Even with the sometimes-enervated writing style, this book remains aware that it is a piece of tribute and is, throughout, a very entertaining read if your nostalgia is littered with Scooby snacks and Elder Gods. With both sly and glaring pop culture references, a tongue-in-cheek sensibility, and the bravery to confront child-cum-adult issues (mental illness, drug abuse, suicide, addiction to black magic...) this is a fun and entertaining adventure.

As Cantero states:
"No book is dangerous in and of itself you know, but historically reading a book in the wrong way has lead to terrible consequences."

Ashley Joanna "Ash" Williams knows. And Cantero knows we know.

Again, a solid four stars - with that extra star for Cantero doing something that I really wanted somebody to do but didn't realise I wanted it.

Thursday, September 01, 2016

For Your Eyes Only. Or a few things I learned on my morning run.

"Goodbye Mr. Bond, I trust you had a pleasant... fright."
~Ernst Stavro Blofeld

OK, this post really isn't about James Bond. It's about running. Something I love to do.

I run with Zombies, Run! (ZR), a fitness/running app. (I talked about it back in 2014 in my post, Zombies, Run! Comes to Google Glass.) I've had my ups and downs with the app, both for technology reasons (What app doesn't occasionally get buggy with updates?) and content reasons (I personally like my zombie-themed fitness app to have actually zombies in it so I took exception to one of the seasons - you know who you are, bad, bad season!). But the folks who put together ZR have been on their game lately and I have been enjoying a most definite UP in running to Season 5.

The missions (as they are called) are usually named after song titles and Season 5, Mission 27 took it's name from a song from Bond. As in James Bond! Namely, For Your Eyes Only. (See? It makes sense now, right?!?)

I have no idea why this got me fired up for my run, but there it is.

Sure, For Your Eyes Only featured Carole Bouquet as Melina Havelock.


And Lynn-Holly Johnson as Bibi Dahl.


But neither of them is very zombie-like. So...

There was some running in For Your Eyes Only. But not in a significant way. But when I saw the title of the mission I got really excited. Maybe it just resonated with the 10-year-old me. The 10-year-old me really, really liked Lynn-Holly Johnson.

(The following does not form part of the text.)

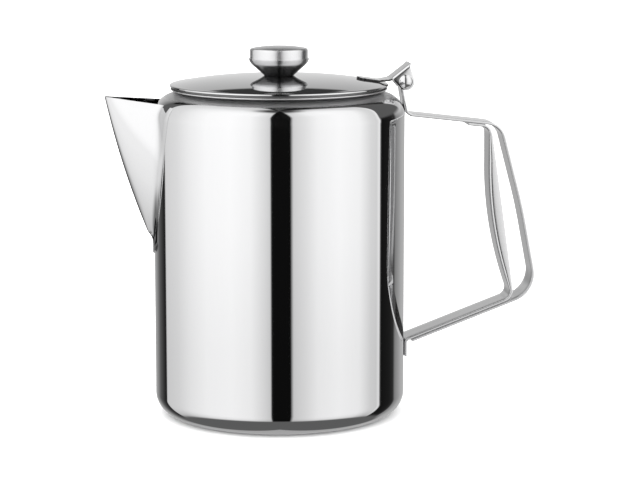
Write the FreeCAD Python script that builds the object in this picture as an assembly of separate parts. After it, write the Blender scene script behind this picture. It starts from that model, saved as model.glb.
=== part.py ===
"""Tall stainless pot with a hinged lid, a folded pouring spout and a double-strip handle.

Millimetres. +Z is up, +X points to the handle and -X to the spout.
The origin is the centre of the flat base, on the axis of the vessel.
"""
import FreeCAD, Part
import math
import os

from FreeCAD import Vector

# Vessel
BODY_R = 63.0            # outer radius of the straight wall
BODY_WALL = 0.8          # sheet thickness
BASE_ROUND = 11.0        # radius of the corner between base and wall
WALL_TOP = 151.4         # height where the straight wall ends
SHOULDER_ROUND = 10.8    # radius of the shoulder
SHOULDER_TURN = 68.0     # angle the shoulder turns through before its slope up to the neck
NECK_R = 50.6            # outer radius of the upstand round the mouth
NECK_TOP = 164.2         # height of the mouth's edge, which carries the lid

# Lid
LID_R = 54.7             # outer radius of the lid
LID_TOP = 171.2          # height of the dome's crown
LID_EDGE = 166.8         # height of the dome's outer edge
LID_BEND = 2.5           # power of the dome's curve, which steepens towards the edge
LID_WALL = 0.8
LID_ROLL = 1.1           # width of the lid's turned-under edge
LID_ROLL_LOW = 165.9     # underside of that edge
PAN_R = 54.1             # outer radius of the flange that rests on the neck
PAN_COLLAR_R = 53.3      # outer radius of the ring between the flange and the dome
PAN_WALL = 0.6
FLANGE_T = 0.75
SEAT_GAP = 0.05          # between the neck and the flange
SKIRT_R = 49.2           # outer radius of the wall that locates the lid in the neck
SKIRT_LOW = 159.0
SCREW_HOLE_R = 2.2       # hole at the lid's crown for the knob's screw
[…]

I decided a Bond-themed mission deserved a Bond-themed playlist. So between the juicy story and while running away from zombies I listened to "Goldfinger" by Shirley Bassey, "Thunderball" by Tom Jones, "You Only Live Twice" by Nancy Sinatra, "We Have All The Time In The World" by Louis Armstrong, "Diamonds Are Forever" by Shirley Bassey, "Live And Let Die" by Paul McCartney & Wings, "The Man With The Golden Gun" by Lulu, "Nobody Does It Better" by Carly Simon, "Moonraker" by Shirley Bassey, "For Your Eyes Only" by Sheena Easton (of course!), "All Time High" by Rita Coolidge, "Never Say Never Again" by Lani Hall, "A View To A Kill" by Duran Duran, and "The Living Daylights" by a-ha. (BTW, Shirley Bassey knows someone, you know?)

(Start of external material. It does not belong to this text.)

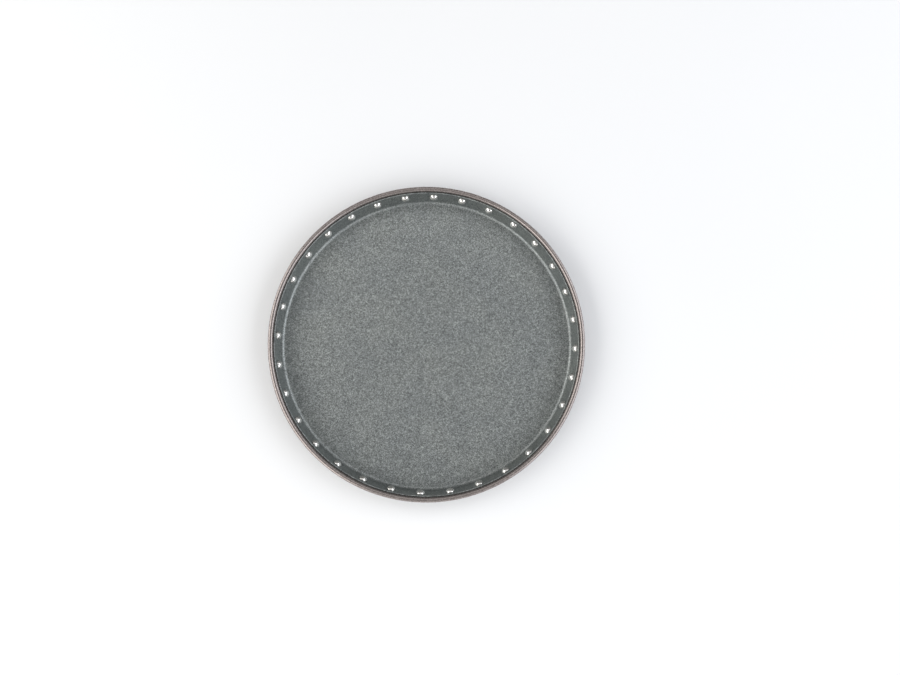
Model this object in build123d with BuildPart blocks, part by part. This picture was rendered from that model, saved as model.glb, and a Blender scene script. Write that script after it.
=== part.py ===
from build123d import *
import math
import os

# A shallow round paten plate: a drawn sheet-metal pan with a low flared wall, a flared hoop
# round the outside of that wall, a round-topped ring that closes the edge, and a row of
# round-head rivets that join the pan to the hoop.
# Millimetres, +Z up. The origin is the centre of the underside, so the plate stands on Z = 0.

# ---- Driving dimensions ----

OVERALL_DIAMETER = 150.0  # across the rim ring
OVERALL_HEIGHT = 12.0  # underside of the pan to the top of the rim ring
WALL_FLARE = 8.0  # degrees that the wall leans out from the vertical

PAN_SHEET = 0.6  # sheet thickness of the pan
COVE_RADIUS = 1.8  # inside radius between the floor and the wall
LIP_DROP = 1.4  # top of the rim ring down to the lip of the pan
LIP_ROUND = 0.25  # rounding of the sheet's two edges at the lip

RING_WIDTH = 2.4  # rim ring, inside to outside
RING_HEIGHT = 3.0  # rim ring, lower edge of its skirt to its top
RING_SEAT_DEPTH = 0.9  # how far the skirt hangs down over the hoop
RING_LIP_GAP = 0.1  # open gap between the lip of the pan and the rim ring
RING_HOOP_CLEARANCE = 0.1  # radial clearance between the skirt and the hoop
RING_SKIRT_ROUND = 0.3  # rounding of the skirt's outer lower edge

HOOP_SHEET = 0.8  # sheet thickness of the hoop
HOOP_FOOT_HEIGHT = 2.4  # underside of the pan to the hoop's lower edge
HOOP_PAN_CLEARANCE = 0.05  # between the pan's wall and the hoop
HOOP_EDGE_ROUND = 0.2  # rounding of the hoop's lower edge

RIVET_COUNT = 32
RIVET_SKIRT_DROP = 2.0  # lower edge of the ring's skirt down to the centre of a rivet's seat
RIVET_SHANK_DIAMETER = 2.5
RIVET_HEAD_DIAMETER = 4.2
RIVET_HEAD_HEIGHT = 1.7
RIVET_HEAD_LAND = 0.15  # short straight edge under the dome
RIVET_TAIL_DIAMETER = 3.6
RIVET_TAIL_HEIGHT = 0.8
RIVET_TAIL_ROUND = 0.3
RIVET_HOLE_CLEARANCE = 0.05  # radial, shank to hole
RIVET_SEAT_CLEARANCE = 0.02  # between a head or a tail and the sheet under it

# ---- Worked out from them ----

FLARE = math.radians(WALL_FLARE)
OUTER_RADIUS = OVERALL_DIAMETER / 2
RING_INNER_RADIUS = OUTER_RADIUS - RING_WIDTH
RING_CROWN_RADIUS = RING_WIDTH / 2
RING_SKIRT_Z = OVERALL_HEIGHT - RING_HEIGHT
HOOP_TOP_Z = RING_SKIRT_Z + RING_SEAT_DEPTH

LIP_Z = OVERALL_HEIGHT - LIP_DROP
LIP_OUTER_RADIUS = RING_INNER_RADIUS - RING_LIP_GAP
RIVET_PITCH = 360 / RIVET_COUNT
RIVET_Z = RING_SKIRT_Z - RIVET_SKIRT_DROP
RIVET_HOLE_RADIUS = RIVET_SHANK_DIAMETER / 2 + RIVET_HOLE_CLEARANCE
RIVET_GRIP = PAN_SHEET + HOOP_PAN_CLEARANCE + HOOP_SHEET


def across_wall(thickness):
    """Radial width of a layer of the flared wall that is this thick, measured square to it."""
    return thickness / math.cos(FLARE)


def wall_radius(height, depth=0.0):
    """Radius of the wall at a height, this deep behind its inner face, measured square to it."""
    lip_inner_radius = LIP_OUTER_RADIUS - across_wall(PAN_SHEET)
    return lip_inner_radius - (LIP_Z - height) * math.tan(FLARE) + across_wall(depth)


def rivet_frame(index):
    """Seat point of one rivet on the wall, the direction round the wall, and its axis inwards."""
    angle = math.radians(index * RIVET_PITCH)
    outward = Vector(math.cos(angle), math.sin(angle), 0)
    along_wall = Vector(-math.sin(angle), math.cos(angle), 0)
    inward = outward * -math.cos(FLARE) + Vector(0, 0, math.sin(FLARE))
    seat = outward * wall_radius(RIVET_Z) + Vector(0, 0, RIVET_Z)
    return seat, along_wall, inward


def rivet_hole_planes():
    """One plane on the wall's inner face for each rivet, square to the rivet."""
    planes = []
    for index in range(RIVET_COUNT):
        seat, along_wall, inward = rivet_frame(index)
        planes.append(Plane(origin=seat, x_dir=along_wall, z_dir=inward))
    return planes


def write_part(piece, name):
    """Label a finished piece and write it as its own STEP file."""
    piece.part.label = name
    export_step(piece.part, f"parts/{name}.step")


os.makedirs("parts", exist_ok=True)

# ---- Pan: floor, cove, flared wall and lip, all of one sheet ----

with BuildPart() as pan:
    with BuildSketch(Plane.XZ) as pan_section:
        with BuildLine():
            inside = FilletPolyline(
                (0, PAN_SHEET),
                (wall_radius(PAN_SHEET), PAN_SHEET),
                (wall_radius(LIP_Z), LIP_Z),
                radius=COVE_RADIUS,
            )
            outside = FilletPolyline(
                (0, 0),
                (wall_radius(0, PAN_SHEET), 0),
                (wall_radius(LIP_Z, PAN_SHEET), LIP_Z),
                radius=COVE_RADIUS + PAN_SHEET,
            )
            Line(inside @ 0, outside @ 0)
            Line(inside @ 1, outside @ 1)
        make_face()
        fillet(pan_section.vertices().group_by(Axis.Y)[-1], radius=LIP_ROUND)
    revolve(axis=Axis.Z)
    with BuildSketch(*rivet_hole_planes()):
        Circle(RIVET_HOLE_RADIUS)
    extrude(amount=2 * RIVET_GRIP, both=True, mode=Mode.SUBTRACT)
write_part(pan, "pan")

# ---- Outer hoop: flared band behind the wall, which the rivets are set against ----

with BuildPart() as outer_hoop:
    hoop_inner_depth = PAN_SHEET + HOOP_PAN_CLEARANCE
    hoop_outer_depth = hoop_inner_depth + HOOP_SHEET
    with BuildSketch(Plane.XZ) as hoop_section:
        with BuildLine():
            Polyline(
                (wall_radius(HOOP_FOOT_HEIGHT, hoop_inner_depth), HOOP_FOOT_HEIGHT),
                (wall_radius(HOOP_TOP_Z, hoop_inner_depth), HOOP_TOP_Z),
                (wall_radius(HOOP_TOP_Z, hoop_outer_depth), HOOP_TOP_Z),
                (wall_radius(HOOP_FOOT_HEIGHT, hoop_outer_depth), HOOP_FOOT_HEIGHT),
                close=True,
            )
        make_face()
        fillet(hoop_section.vertices().group_by(Axis.Y)[0], radius=HOOP_EDGE_ROUND)
    revolve(axis=Axis.Z)
    with BuildSketch(*rivet_hole_planes()):
        Circle(RIVET_HOLE_RADIUS)
    extrude(amount=2 * RIVET_GRIP, both=True, mode=Mode.SUBTRACT)
write_part(outer_hoop, "outer_hoop")

# ---- Rim ring: round on top, stepped below so that it sits on the hoop's top edge ----

with BuildPart() as rim_ring:
    seat_radius = wall_radius(HOOP_TOP_Z, RIVET_GRIP) + RING_HOOP_CLEARANCE
    crown_z = OVERALL_HEIGHT - RING_CROWN_RADIUS
    with BuildSketch(Plane.XZ) as ring_section:
        with BuildLine():
            sides = Polyline(
                (RING_INNER_RADIUS, crown_z),
                (RING_INNER_RADIUS, HOOP_TOP_Z),
                (seat_radius, HOOP_TOP_Z),
                (seat_radius, RING_SKIRT_Z),
                (OUTER_RADIUS, RING_SKIRT_Z),
                (OUTER_RADIUS, crown_z),
            )
            top = (OUTER_RADIUS - RING_CROWN_RADIUS, OVERALL_HEIGHT)
            ThreePointArc(sides @ 1, top, sides @ 0)
        make_face()
        skirt_corner = ring_section.vertices().group_by(Axis.Y)[0].sort_by(Axis.X)[-1]
        fillet(skirt_corner, radius=RING_SKIRT_ROUND)
    revolve(axis=Axis.Z)
write_part(rim_ring, "rim_ring")

# ---- Rivets: round head inside the wall, tail set against the outside of the hoop ----

head_radius = RIVET_HEAD_DIAMETER / 2
shank_radius = RIVET_SHANK_DIAMETER / 2
tail_radius = RIVET_TAIL_DIAMETER / 2
# A flat seat on a hollow wall rests on its edges, so it stands off by the wall's rise there.
head_seat = head_radius**2 / (2 * across_wall(wall_radius(RIVET_Z))) + RIVET_SEAT_CLEARANCE
head_edge = head_seat + RIVET_HEAD_LAND
head_top = head_seat + RIVET_HEAD_HEIGHT
dome_rise = head_top - head_edge
dome_radius = (head_radius**2 + dome_rise**2) / (2 * dome_rise)
dome_start = math.degrees(math.acos(head_radius / dome_radius))
tail_seat = -RIVET_GRIP - RIVET_SEAT_CLEARANCE
tail_end = tail_seat - RIVET_TAIL_HEIGHT

for rivet_index in range(RIVET_COUNT):
    seat_point, round_wall, rivet_axis = rivet_frame(rivet_index)
    half_section = Plane(origin=seat_point, x_dir=round_wall, z_dir=round_wall.cross(rivet_axis))
    with BuildPart() as rivet:
        with BuildSketch(half_section) as rivet_section:
            with BuildLine():
                Polyline(
                    (0, head_top),
                    (0, tail_end),
                    (tail_radius, tail_end),
                    (tail_radius, tail_seat),
                    (shank_radius, tail_seat),
                    (shank_radius, head_seat),
                    (head_radius, head_seat),
                    (head_radius, head_edge),
                )
                CenterArc((0, head_top - dome_radius), dome_radius, dome_start, 90 - dome_start)
            make_face()
            tail_corner = rivet_section.vertices().group_by(Axis.Y)[0].sort_by(Axis.X)[-1]
            fillet(tail_corner, radius=RIVET_TAIL_ROUND)
        revolve(axis=Axis(seat_point, rivet_axis))
    write_part(rivet, f"rivet_{rivet_index + 1:02d}")
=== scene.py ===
import math

import bpy
from mathutils import Matrix, Vector


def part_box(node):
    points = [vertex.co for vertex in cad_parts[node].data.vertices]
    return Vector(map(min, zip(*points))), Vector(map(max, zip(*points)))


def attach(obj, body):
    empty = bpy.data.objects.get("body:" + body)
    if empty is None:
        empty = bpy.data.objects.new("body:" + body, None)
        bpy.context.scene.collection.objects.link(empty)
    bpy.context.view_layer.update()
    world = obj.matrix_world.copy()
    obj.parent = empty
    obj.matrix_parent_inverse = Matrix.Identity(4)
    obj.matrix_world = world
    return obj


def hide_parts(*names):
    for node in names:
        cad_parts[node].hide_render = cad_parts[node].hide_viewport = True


# The looks of a shallow round paten plate, in metres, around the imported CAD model.
# Every piece is a fine lathed mesh that stands for one CAD node.

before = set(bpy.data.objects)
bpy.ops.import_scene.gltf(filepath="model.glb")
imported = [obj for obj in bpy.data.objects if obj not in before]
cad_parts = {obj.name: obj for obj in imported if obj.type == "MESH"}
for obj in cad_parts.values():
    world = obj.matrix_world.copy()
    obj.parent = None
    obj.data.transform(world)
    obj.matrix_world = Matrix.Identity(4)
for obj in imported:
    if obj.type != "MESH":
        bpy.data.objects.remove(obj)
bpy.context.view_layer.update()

MM = 0.001

# ---- Sizes read from the frame ----

_, pan_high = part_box("pan")
hoop_low, hoop_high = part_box("outer_hoop")
ring_low, ring_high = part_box("rim_ring")
rivet_nodes = sorted(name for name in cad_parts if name.startswith("rivet_"))
OUTER_RADIUS = ring_high.x
RING_TOP = ring_high.z
LIP_RADIUS = pan_high.x
LIP_HEIGHT = pan_high.z

# ---- Sizes that the frame doesn't state, as in the CAD model ----

FLARE = math.radians(8.0)
SHEET = 0.6 * MM
HOOP_SHEET = 0.8 * MM
COVE_RADIUS = 1.8 * MM
LIP_ROUND = 0.25 * MM
HOOP_CLEARANCE = 0.05 * MM
RING_WIDTH = 2.4 * MM
RING_HOOP_CLEARANCE = 0.1 * MM
RING_SKIRT_ROUND = 0.3 * MM
HOOP_EDGE_ROUND = 0.2 * MM
RIVET_HEAD_RADIUS = 2.1 * MM
RIVET_HEAD_HEIGHT = 1.7 * MM
RIVET_HEAD_LAND = 0.15 * MM
RIVET_SHANK_RADIUS = 1.25 * MM
RIVET_TAIL_RADIUS = 1.8 * MM
RIVET_TAIL_HEIGHT = 0.8 * MM
RIVET_TAIL_ROUND = 0.3 * MM
RIVET_GRIP = SHEET + HOOP_CLEARANCE + HOOP_SHEET
RIVET_HEAD_SEAT = 0.051 * MM
RIVET_TAIL_SEAT = 0.02 * MM
RIVET_SKIRT_DROP = 2.0 * MM  # lower edge of the rim ring down to a rivet's centre
RIVET_HEIGHT = ring_low.z - RIVET_SKIRT_DROP

STEPS_ROUND = 24 * len(rivet_nodes)  # lathe steps, a whole number of them to each rivet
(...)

All-in-all it was a great run. And I learned a few things that I thought I would share:

1) Even though running through the golf course may seem like a fabulous spur-of-the-moment idea at 5 AM - Because, hey! no golfers at 5 AM! - you have to keep in mind that there are also no frickin' lights at 5 AM. And golf courses are dark. Very dark. Staring as hard as you can at the ground to keep on the path is fraught with perils, including low hanging tree branches.

It looked kind of like this:


Although the darkness does add a realistic ambiance to the whole running away from zombies in a post-apocalyptic world feel, the effort required to keep from falling on your face is just over the tipping point into "too much".

Also, thinking that it will be easier to see on the side of the course where you'll get light from the cars on the freeway is a very false assumption. Glaring, moving headlights cast weird, disorienting shadows on the hilly landscape of a golf course that make you feel like you are going to fall into black chasms and never be heard from again.


2) In the dark and semi-dark of predawn, you may discover that the adorable cat and her kittens are actually an adorable skunk and her kittens. Moving off the path to give them a wide berth is wisest.


Going home smelling like a skunk, which could be analogous to smelling like a rotting corpse (eg, zombie), is not a proper way to start off a busy day.

3) Apparently 5:28 AM is a great time to turn on the sprinklers in the park. And there is nothing you can do about it when you are equidistant from all the sides.


Trying to find the silver lining, had you been skunked, a brisk morning shower might have helped, although unless you packed tomato juice I think you'd be stuck with the skunk funk. (We don't ever find canned tomato juice on the missions...weird...)

4) Telling a cyclist, "Sorry, running away from a horde of zombies" does not, apparently, ease the sting of having a runner pass them on the trail. And they are bitter. Oh so bitter.


5) All zombie chases will commence right as you hit that bridge or hill. And, oddly enough, right after ZR informs you that you have just picked up a car battery or a tool chest.


6) My supposition that a James Bond-themed ZR mission would be best done to a soundtrack of Bond theme music - especially the Connery and Moore years - was 100% correct.